Problem requirements → Give back exactly the lines running from the line that holds "The Blender code" through the line that holds "return node.outputs[2]", ends included, and no other lines.

++++ Input records

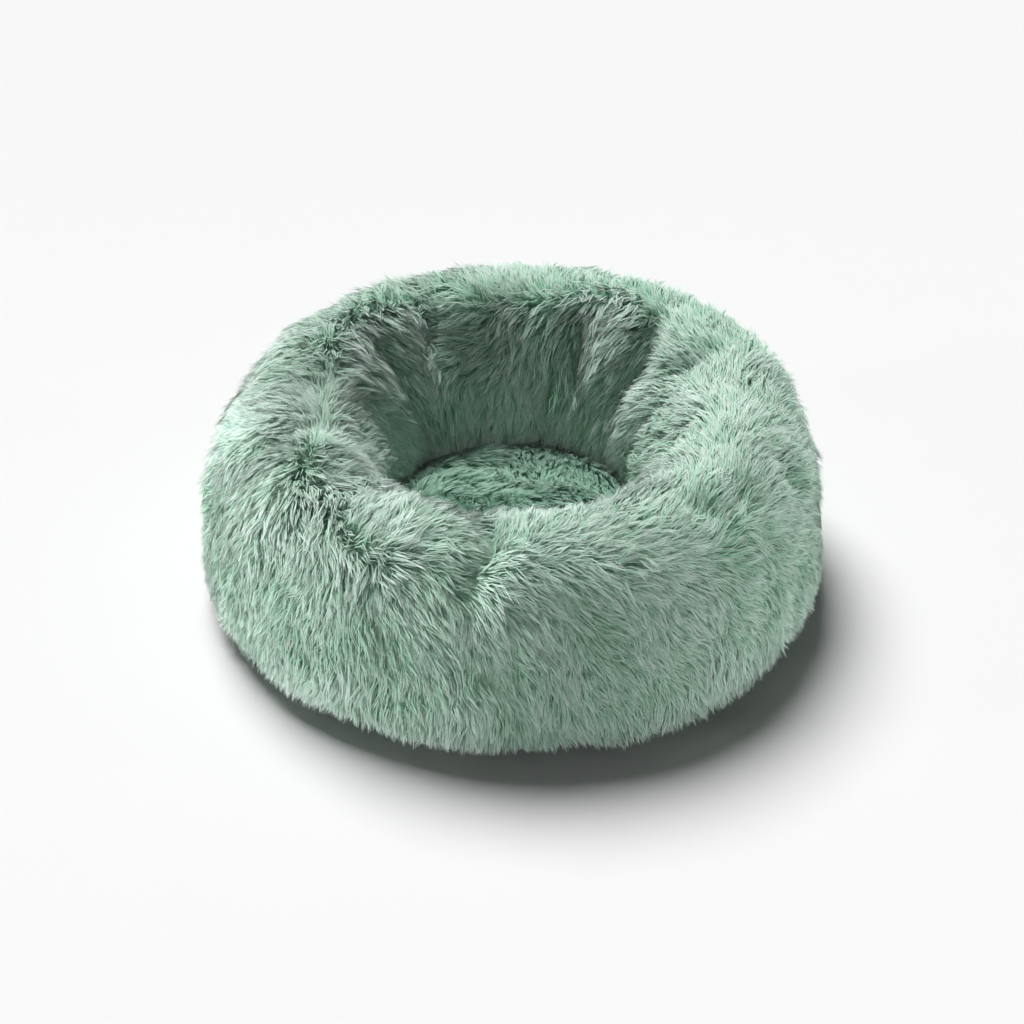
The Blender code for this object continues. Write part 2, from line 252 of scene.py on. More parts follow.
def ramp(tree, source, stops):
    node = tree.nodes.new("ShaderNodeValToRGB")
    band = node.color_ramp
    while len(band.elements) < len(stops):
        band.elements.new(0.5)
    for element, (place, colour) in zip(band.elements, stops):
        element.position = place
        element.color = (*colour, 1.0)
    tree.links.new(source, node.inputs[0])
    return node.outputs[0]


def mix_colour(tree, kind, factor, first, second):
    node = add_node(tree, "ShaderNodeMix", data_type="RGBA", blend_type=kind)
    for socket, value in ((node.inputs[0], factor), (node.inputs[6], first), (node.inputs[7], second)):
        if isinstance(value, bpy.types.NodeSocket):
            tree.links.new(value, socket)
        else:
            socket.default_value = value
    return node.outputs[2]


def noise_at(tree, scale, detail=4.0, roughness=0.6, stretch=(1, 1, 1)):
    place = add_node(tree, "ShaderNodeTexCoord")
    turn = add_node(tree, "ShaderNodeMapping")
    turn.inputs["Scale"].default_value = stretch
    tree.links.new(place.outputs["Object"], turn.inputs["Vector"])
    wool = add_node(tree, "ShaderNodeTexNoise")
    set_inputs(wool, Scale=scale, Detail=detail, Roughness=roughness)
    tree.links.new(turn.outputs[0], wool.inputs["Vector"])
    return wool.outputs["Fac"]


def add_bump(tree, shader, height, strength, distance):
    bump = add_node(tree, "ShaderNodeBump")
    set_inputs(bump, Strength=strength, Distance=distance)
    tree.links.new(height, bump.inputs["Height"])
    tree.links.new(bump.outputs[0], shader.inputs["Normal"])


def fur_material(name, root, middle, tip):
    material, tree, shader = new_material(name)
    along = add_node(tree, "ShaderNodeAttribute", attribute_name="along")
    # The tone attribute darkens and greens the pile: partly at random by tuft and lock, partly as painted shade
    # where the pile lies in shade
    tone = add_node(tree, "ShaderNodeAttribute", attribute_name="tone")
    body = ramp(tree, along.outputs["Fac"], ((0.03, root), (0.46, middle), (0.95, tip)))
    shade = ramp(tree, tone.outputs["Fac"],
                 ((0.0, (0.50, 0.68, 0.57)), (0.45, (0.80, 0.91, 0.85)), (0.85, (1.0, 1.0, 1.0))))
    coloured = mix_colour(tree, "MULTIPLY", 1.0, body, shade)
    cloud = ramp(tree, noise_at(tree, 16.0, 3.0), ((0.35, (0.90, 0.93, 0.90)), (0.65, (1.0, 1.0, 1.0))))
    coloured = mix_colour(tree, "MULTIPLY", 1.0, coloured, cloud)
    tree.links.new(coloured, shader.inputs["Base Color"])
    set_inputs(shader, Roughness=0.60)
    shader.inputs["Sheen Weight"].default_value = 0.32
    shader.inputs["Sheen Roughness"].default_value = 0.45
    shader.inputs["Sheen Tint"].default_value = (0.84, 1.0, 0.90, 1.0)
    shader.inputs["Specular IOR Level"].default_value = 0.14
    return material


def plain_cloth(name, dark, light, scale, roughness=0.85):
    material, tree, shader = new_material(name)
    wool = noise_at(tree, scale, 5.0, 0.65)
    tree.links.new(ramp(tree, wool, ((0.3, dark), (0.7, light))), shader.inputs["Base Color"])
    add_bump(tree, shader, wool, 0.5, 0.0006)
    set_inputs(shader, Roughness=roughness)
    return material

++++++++
++++ Input records

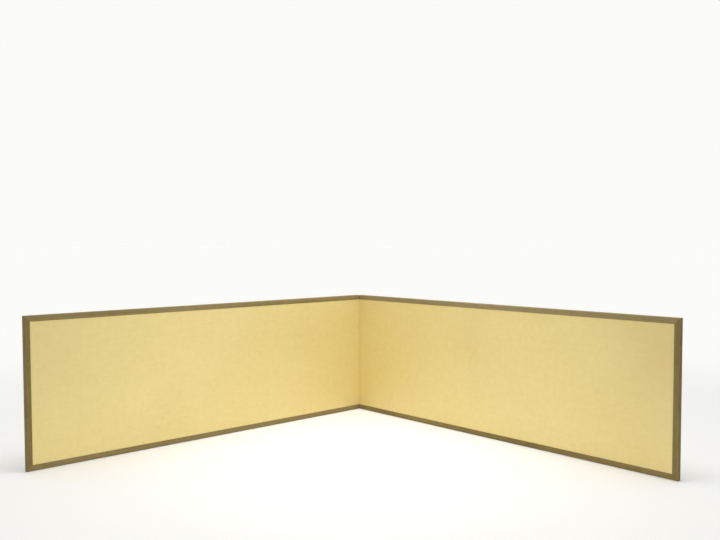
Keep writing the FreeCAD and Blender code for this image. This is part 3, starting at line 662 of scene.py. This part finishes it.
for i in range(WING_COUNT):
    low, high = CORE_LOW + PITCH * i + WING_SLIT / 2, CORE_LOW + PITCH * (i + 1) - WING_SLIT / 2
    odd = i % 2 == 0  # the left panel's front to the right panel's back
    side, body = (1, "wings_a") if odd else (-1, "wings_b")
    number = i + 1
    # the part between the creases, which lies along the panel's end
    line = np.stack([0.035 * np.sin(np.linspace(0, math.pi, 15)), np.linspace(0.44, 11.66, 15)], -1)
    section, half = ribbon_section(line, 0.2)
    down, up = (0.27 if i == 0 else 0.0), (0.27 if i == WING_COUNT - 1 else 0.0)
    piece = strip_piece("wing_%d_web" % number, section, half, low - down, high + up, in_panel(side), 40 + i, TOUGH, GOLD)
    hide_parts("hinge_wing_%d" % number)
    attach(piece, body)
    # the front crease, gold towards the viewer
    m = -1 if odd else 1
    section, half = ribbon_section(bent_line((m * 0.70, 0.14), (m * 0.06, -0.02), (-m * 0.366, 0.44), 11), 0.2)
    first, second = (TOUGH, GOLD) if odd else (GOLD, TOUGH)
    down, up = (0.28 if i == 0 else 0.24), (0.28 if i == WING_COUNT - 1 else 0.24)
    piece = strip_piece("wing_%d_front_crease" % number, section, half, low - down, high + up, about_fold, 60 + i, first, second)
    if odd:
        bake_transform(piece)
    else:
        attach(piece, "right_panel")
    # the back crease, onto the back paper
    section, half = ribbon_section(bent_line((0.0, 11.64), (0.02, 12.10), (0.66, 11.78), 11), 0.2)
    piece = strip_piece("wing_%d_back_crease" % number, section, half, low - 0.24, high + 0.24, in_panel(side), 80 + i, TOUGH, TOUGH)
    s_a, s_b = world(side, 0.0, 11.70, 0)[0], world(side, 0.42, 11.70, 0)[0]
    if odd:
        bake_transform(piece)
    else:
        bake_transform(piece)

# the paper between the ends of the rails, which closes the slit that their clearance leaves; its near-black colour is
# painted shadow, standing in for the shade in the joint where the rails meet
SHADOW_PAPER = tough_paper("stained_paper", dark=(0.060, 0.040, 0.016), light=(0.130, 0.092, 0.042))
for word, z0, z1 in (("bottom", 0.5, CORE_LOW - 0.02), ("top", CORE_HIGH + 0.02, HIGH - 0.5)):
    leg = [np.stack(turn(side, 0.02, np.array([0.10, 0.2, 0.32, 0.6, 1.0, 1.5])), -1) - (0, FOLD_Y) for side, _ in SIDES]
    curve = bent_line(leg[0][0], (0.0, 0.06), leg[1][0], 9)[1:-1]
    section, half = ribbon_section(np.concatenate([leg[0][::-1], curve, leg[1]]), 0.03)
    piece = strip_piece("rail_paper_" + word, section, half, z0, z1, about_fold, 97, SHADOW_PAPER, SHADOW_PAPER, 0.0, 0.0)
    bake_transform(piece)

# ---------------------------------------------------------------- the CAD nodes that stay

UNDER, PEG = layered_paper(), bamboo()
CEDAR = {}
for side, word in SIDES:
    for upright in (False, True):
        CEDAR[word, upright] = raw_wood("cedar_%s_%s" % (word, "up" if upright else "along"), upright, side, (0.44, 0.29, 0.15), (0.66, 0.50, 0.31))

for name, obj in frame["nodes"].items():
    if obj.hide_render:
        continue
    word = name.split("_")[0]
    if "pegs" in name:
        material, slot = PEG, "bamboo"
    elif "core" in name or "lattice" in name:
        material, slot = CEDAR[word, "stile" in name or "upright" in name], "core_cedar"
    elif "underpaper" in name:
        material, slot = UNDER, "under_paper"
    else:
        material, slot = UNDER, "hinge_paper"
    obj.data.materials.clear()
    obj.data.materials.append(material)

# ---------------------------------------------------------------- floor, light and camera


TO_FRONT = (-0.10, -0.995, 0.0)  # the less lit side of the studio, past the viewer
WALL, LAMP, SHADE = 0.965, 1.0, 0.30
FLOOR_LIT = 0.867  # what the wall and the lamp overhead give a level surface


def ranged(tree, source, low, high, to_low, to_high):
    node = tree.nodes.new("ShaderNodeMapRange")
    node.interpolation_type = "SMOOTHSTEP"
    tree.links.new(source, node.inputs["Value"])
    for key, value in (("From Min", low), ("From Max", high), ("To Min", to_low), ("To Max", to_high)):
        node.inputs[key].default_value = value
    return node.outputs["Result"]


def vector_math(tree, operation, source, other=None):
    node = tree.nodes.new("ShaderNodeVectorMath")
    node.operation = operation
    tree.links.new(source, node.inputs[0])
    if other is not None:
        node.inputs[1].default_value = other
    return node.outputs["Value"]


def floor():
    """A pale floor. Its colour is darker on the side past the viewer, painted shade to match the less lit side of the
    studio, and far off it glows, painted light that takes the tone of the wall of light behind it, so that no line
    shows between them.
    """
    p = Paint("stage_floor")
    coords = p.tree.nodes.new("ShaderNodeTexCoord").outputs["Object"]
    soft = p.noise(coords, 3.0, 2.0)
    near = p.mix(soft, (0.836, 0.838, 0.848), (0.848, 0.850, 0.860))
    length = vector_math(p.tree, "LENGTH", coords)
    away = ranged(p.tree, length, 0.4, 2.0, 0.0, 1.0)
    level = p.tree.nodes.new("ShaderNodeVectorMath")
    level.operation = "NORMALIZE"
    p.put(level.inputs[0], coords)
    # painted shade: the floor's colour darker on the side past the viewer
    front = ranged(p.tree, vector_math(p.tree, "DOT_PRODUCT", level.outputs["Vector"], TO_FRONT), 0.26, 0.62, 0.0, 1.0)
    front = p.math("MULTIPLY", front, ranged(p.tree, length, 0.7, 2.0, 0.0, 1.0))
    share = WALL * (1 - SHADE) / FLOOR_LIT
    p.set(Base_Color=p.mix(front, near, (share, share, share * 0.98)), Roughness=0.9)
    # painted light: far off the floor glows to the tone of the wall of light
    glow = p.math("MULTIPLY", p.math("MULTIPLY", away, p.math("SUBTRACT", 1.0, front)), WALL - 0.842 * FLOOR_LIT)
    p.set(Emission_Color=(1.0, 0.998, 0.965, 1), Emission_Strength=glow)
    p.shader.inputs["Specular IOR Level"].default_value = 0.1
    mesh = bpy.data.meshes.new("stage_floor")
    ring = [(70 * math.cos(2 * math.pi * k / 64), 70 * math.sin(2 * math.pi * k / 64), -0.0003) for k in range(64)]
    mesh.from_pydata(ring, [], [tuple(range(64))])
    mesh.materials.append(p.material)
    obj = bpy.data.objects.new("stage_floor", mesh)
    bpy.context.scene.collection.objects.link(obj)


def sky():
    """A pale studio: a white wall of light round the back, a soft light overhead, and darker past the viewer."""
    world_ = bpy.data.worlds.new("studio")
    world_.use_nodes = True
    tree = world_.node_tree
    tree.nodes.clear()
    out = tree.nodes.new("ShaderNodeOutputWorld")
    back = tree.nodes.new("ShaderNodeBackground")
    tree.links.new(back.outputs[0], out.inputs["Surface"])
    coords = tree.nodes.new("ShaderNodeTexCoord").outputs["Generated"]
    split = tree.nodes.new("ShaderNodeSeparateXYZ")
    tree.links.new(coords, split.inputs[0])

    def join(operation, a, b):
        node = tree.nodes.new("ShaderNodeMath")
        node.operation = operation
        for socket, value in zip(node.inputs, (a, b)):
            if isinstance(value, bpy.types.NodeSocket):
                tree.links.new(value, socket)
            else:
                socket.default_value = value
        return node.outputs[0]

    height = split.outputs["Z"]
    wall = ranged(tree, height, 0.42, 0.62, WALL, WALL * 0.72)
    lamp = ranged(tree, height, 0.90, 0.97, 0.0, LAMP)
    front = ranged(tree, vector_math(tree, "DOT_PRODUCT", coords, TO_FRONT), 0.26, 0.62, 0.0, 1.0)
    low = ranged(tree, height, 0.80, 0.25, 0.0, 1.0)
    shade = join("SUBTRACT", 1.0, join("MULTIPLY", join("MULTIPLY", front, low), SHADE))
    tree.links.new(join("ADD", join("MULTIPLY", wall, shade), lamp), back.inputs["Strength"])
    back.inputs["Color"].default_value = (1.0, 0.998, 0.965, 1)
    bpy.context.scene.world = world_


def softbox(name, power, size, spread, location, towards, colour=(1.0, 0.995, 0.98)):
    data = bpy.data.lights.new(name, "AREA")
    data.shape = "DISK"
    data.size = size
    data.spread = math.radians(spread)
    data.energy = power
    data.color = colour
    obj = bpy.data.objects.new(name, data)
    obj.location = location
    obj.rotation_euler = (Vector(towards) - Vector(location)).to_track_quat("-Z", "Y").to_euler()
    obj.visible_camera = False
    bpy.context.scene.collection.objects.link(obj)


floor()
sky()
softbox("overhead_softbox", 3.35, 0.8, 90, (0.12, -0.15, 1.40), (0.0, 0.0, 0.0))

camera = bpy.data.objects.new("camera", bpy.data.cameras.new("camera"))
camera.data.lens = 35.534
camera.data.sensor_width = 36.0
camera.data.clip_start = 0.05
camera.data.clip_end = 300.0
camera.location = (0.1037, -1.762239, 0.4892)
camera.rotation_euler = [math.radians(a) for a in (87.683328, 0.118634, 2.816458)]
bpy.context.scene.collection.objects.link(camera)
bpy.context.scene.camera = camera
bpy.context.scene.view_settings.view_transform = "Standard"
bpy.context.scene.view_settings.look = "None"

++++++++
++++ Input records

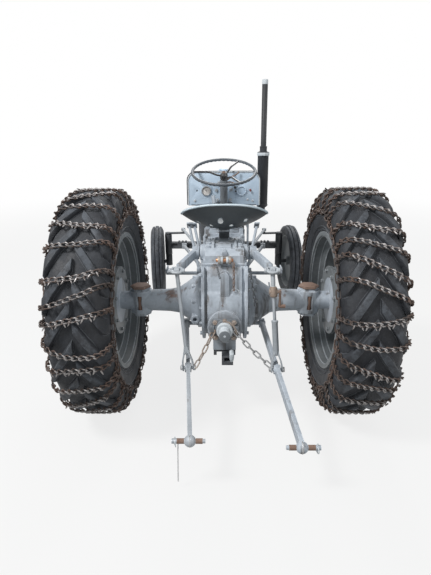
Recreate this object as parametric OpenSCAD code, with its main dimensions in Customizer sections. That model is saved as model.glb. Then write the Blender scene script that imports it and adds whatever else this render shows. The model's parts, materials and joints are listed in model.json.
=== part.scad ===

++++++++

Answer below →
The Blender code for this object continues. Write part 2, from line 252 of scene.py on. More parts follow.
def ramp(tree, source, stops):
    node = tree.nodes.new("ShaderNodeValToRGB")
    band = node.color_ramp
    while len(band.elements) < len(stops):
        band.elements.new(0.5)
    for element, (place, colour) in zip(band.elements, stops):
        element.position = place
        element.color = (*colour, 1.0)
    tree.links.new(source, node.inputs[0])
    return node.outputs[0]


def mix_colour(tree, kind, factor, first, second):
    node = add_node(tree, "ShaderNodeMix", data_type="RGBA", blend_type=kind)
    for socket, value in ((node.inputs[0], factor), (node.inputs[6], first), (node.inputs[7], second)):
        if isinstance(value, bpy.types.NodeSocket):
            tree.links.new(value, socket)
        else:
            socket.default_value = value
    return node.outputs[2]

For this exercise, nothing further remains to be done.